Options for the United States
Looking forward, it is likely that Sino-Russian defense ties will continue to deepen in the near future. Because China and Russia’s growing defense ties are driven largely by common interest in opposing the United States and its allies, any punitive measures taken by the United States to curb them are likely to tie Beijing and Moscow’s navies closer together.
Despite increased frequency, scope, and complexity, however, China and Russia’s military exercises have yet to demonstrate an ability to conduct a major joint military operation. Richard Weitz, director of the Center for Politico-Military Analysis at the Hudson Institute, observes that “China and Russia lack the interoperability or integrated command, control, and support mechanisms required to conduct an effective combined military campaign.”

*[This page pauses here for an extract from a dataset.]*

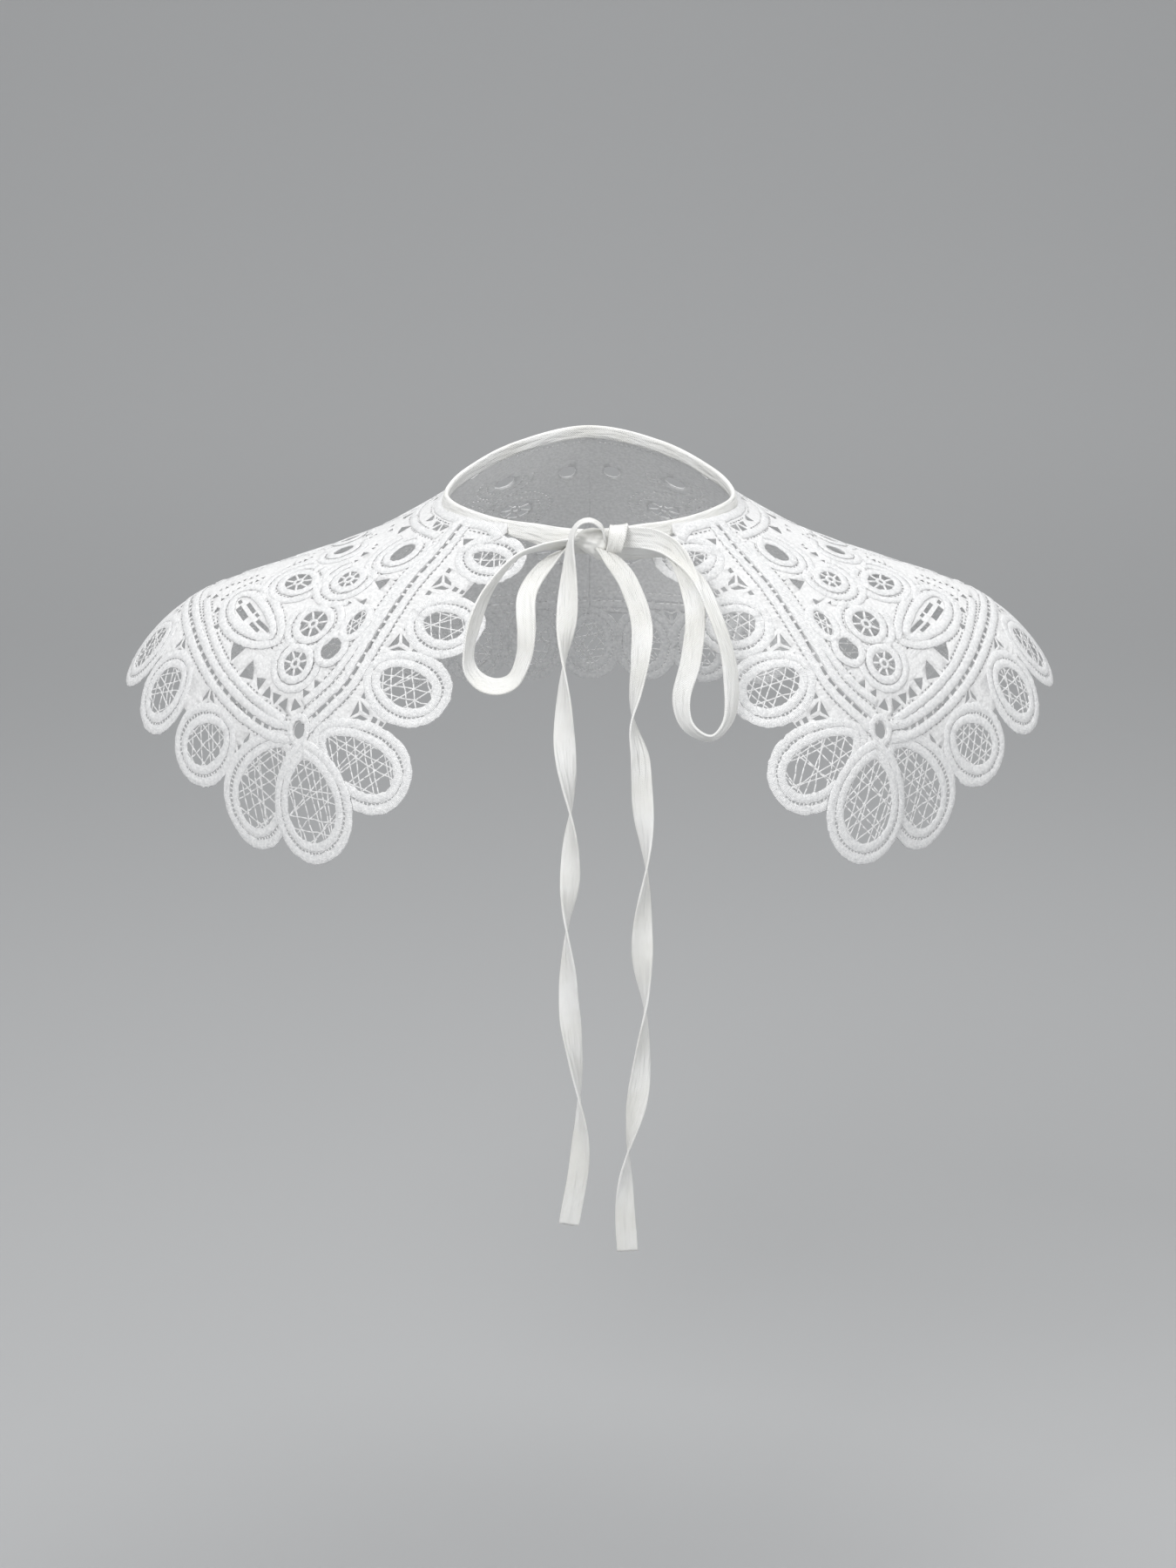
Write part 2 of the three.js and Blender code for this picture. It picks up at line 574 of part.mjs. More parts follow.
// The knot's rounded body, grown by margin on every side.
function knotGeometry(margin) {
  const knot = new THREE.SphereGeometry(0.5, 12, 8);
  knot.deleteAttribute("normal");
  knot.deleteAttribute("uv");
  knot.scale(knotWidth + 2 * margin, knotDepth + 2 * margin, knotHeight + 2 * margin);
  return mergeVertices(knot, 1e-4);
}

// What is left of a tie once the knot's room is cut out of it.
function trimByKnot(geometry) {
  const room = knotGeometry(seamGap * 1.4).translate(knotCentre.x, knotCentre.y, knotCentre.z);
  const pieces = toSolid(geometry).subtract(toSolid(room)).decompose();
  const largest = pieces.reduce((best, piece) => (piece.volume() > best.volume() ? piece : best));
  const mesh = largest.getMesh();
  const trimmed = new THREE.BufferGeometry();
  trimmed.setAttribute("position", new THREE.BufferAttribute(new Float32Array(mesh.vertProperties), 3));
  trimmed.setIndex(new THREE.BufferAttribute(new Uint32Array(mesh.triVerts), 1));
  return trimmed;
}

function buildBinding() {
  const rings = [];
  const tilt = radians(bindingTilt);
  const steps = 44;
  for (let k = 0; k <= steps; k += 1) {
    const turn = mix(-bindingFrontTurn, bindingFrontTurn, k / steps);
    const angle = radians(turn);
    const outward = new THREE.Vector3(Math.sin(angle), Math.cos(angle), 0);
    const up = new THREE.Vector3(-outward.x * Math.sin(tilt), -outward.y * Math.sin(tilt), Math.cos(tilt));
    const across = outward.clone().multiplyScalar(Math.cos(tilt)).setZ(Math.sin(tilt));
    const flare = THREE.MathUtils.smoothstep(Math.abs(turn), bindingFlareTurn, bindingFrontTurn);
    const foot = neckPoint(turn).addScaledVector(outward, flare * bindingFlare);
    const corner = (side, height) => foot.clone()
      .addScaledVector(across, (side * bindingThickness) / 2)
      .addScaledVector(up, height);
    rings.push([corner(-1, 0), corner(1, 0), corner(1, bindingHeight), corner(-1, bindingHeight)]);
  }
  return trimByKnot(stripGeometry(rings));
}

// A ribbon along its route, its broad side turning with the face and tip angles.
function buildRibbon(route, drop, steps) {
  const places = route.map((row) => new THREE.Vector3(
    row.side * loopSpread,
    knotCentre.y - row.front * chestReach,
    knotCentre.z - row.down * drop,
  ));
  const path = new THREE.CatmullRomCurve3(places, false, "centripetal");
  const angleAt = (key, share) => {
    const place = clamp(share, 0, 1) * (route.length - 1);
    const index = Math.min(Math.floor(place), route.length - 2);
    const row = (k) => route[clamp(k, 0, route.length - 1)][key];
    return radians(blend(row(index - 1), row(index), row(index + 1), row(index + 2), place - index));
  };
  const rings = [];
  for (let k = 0; k <= steps; k += 1) {
    const share = k / steps;
    const centre = path.getPoint(share);
    const run = path.getTangent(share);
    const face = angleAt("face", share);
    const tip = angleAt("tip", share);
    const wide = new THREE.Vector3(Math.cos(face) * Math.cos(tip), -Math.sin(face) * Math.cos(tip), Math.sin(tip));
    wide.addScaledVector(run, -wide.dot(run)).normalize();
    const thick = run.clone().cross(wide).normalize();
    const corner = (w, t) => centre.clone()
      .addScaledVector(wide, (w * ribbonWidth) / 2)
      .addScaledVector(thick, (t * ribbonThickness) / 2);
    rings.push([corner(-1, -1), corner(1, -1), corner(1, 1), corner(-1, 1)]);
  }
  return trimByKnot(stripGeometry(rings));
}

function named(name, geometry, material) {
  geometry.computeVertexNormals();
  const mesh = new THREE.Mesh(geometry, material);
  mesh.name = name;
  return mesh;
}

const group = new THREE.Group();
group.add(named("lace_collar", drapeLace(buildLace()), laceMaterial()));
group.add(named("neck_binding", buildBinding(), ribbonMaterial()));

const knot = named("bow_knot", knotGeometry(0), ribbonMaterial());
knot.position.copy(knotCentre);
group.add(knot);

group.add(named("bow_loop_left", buildRibbon(leftLoopRoute, leftLoopDrop, 38), ribbonMaterial()));
group.add(named("bow_loop_right", buildRibbon(rightLoopRoute, rightLoopDrop, 42), ribbonMaterial()));
group.add(named("tie_tail_left", buildRibbon(leftTailRoute, leftTailDrop, 50), ribbonMaterial()));
group.add(named("tie_tail_right", buildRibbon(rightTailRoute, rightTailDrop, 50), ribbonMaterial()));

export default group;
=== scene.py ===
"""A wide white tape lace collar, bound at the neck and tied at the front in a bow with two long ends."""

import math

import bmesh
import bpy
import numpy as np
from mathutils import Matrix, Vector


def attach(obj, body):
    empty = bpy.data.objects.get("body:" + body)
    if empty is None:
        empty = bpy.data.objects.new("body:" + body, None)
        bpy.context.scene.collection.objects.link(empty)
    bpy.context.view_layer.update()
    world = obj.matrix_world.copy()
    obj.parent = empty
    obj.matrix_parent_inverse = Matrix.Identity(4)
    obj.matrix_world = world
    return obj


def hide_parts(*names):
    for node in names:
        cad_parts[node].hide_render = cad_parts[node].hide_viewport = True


MM = 0.001

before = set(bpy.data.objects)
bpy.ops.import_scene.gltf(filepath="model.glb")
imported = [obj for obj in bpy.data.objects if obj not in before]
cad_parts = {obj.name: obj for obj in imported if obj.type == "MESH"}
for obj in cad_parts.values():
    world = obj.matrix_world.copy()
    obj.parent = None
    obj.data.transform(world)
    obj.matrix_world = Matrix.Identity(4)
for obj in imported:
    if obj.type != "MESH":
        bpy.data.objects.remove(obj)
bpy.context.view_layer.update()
rng = np.random.default_rng(7)

# The neck loop and the drape, as in the CAD, in millimetres and degrees
NECK_HALF_WIDTH = 73.0
NECK_HALF_DEPTH = 61.0
NECK_FRONT_HEIGHT = -18.0
NECK_RISE = 26.0
COLLAR_DEPTH = 200.0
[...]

To counter this growing alliance, the United States must strengthen its own defense ties with allies and partners. The U.S. global network of alliances and partnerships is a unique strength Washington can leverage to enhance international security. Chad Sbragia, Deputy Assistant Secretary of Defense for China, recently reinforced the key role U.S. allies play in maintaining regional security, testifying before the U.S.–China Economic and Security Review Commission: “Our treaty allies remain a key asymmetric advantage vis-à-vis China in the Indo-Pacific region. They are integral to upholding the free and open order through . . . combined training, exercises, and operations.” The United States must emphasize naval exercises with its partners and allies to build interoperability and test future warfighting concepts.
As the military partnership between Beijing and Moscow continues to expand and deepen, the United States and its allies and partners must strengthen their mutual defense relationships as part of inter-theater deterrence. The size, scope, and complexity of international military exercises is one way to measure the level of trust and respect nations have for each other—and the growth of Chinese–Russian military exercises shows that Presidents Vladimir Putin and Xi Xinping increasingly consider themselves partners if not allies.